Questions about basis calculations for CA Non-Residents:
Client is NV resident that files a 540NR. Client owns 75% of an S-Corporation that has historical activity in both CA & NV (mostly NV). Now the S-Corp is 100% CA.
1. Do we calculate his individual stock basis using the CA sourced amounts on his K-1 (column E) or the full CA amounts (column D)?
2. If any CA Sec. 179 on the S-Corp’s K-1 was disallowed on his individual return (client never got the deduction as it does not carryover). Does his basis still decrease by the disallowed Sec. 179?

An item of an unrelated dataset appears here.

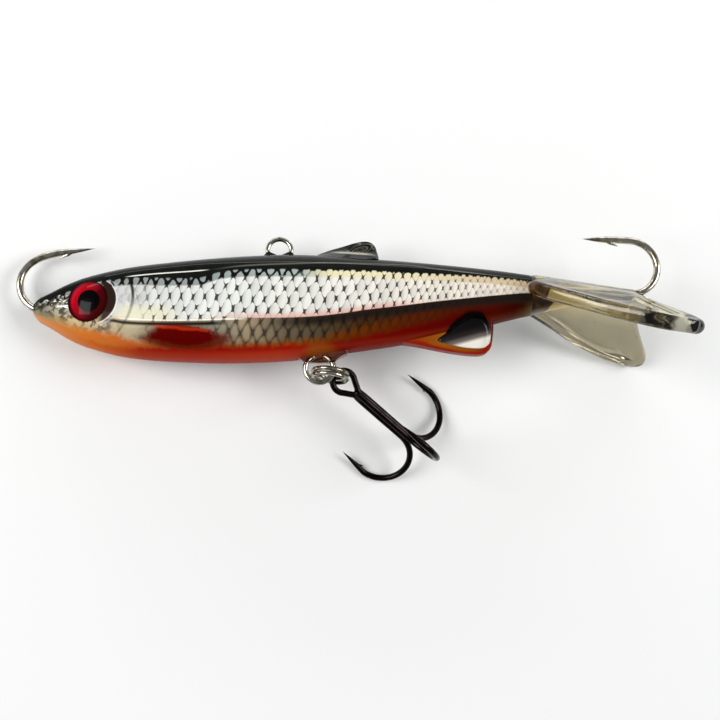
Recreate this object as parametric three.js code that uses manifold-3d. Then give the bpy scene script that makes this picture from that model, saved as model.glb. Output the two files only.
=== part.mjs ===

I believe his basis is the same for CA as for federal as it’s basis in the shares and shouldn’t matter whether there was some CA source and some nonsource income. If you are saying the 179 was not allowed under CA law, you would not decrease basis except to the extent CA would have allowed it. If the t/p just couldn’t use it due to lack of business income, it will carry forward and reduce basis whether used or not.
Regarding the 179 – There is sufficient business income. The only reason the Sec. 179 is disallowed is because the taxpayer receives multiple K-1s from other passthrough entities and in total the Sec. 179 exceeds the amount allowed under CA law. Would his basis in the activity with the disallowed 179 still be reduced?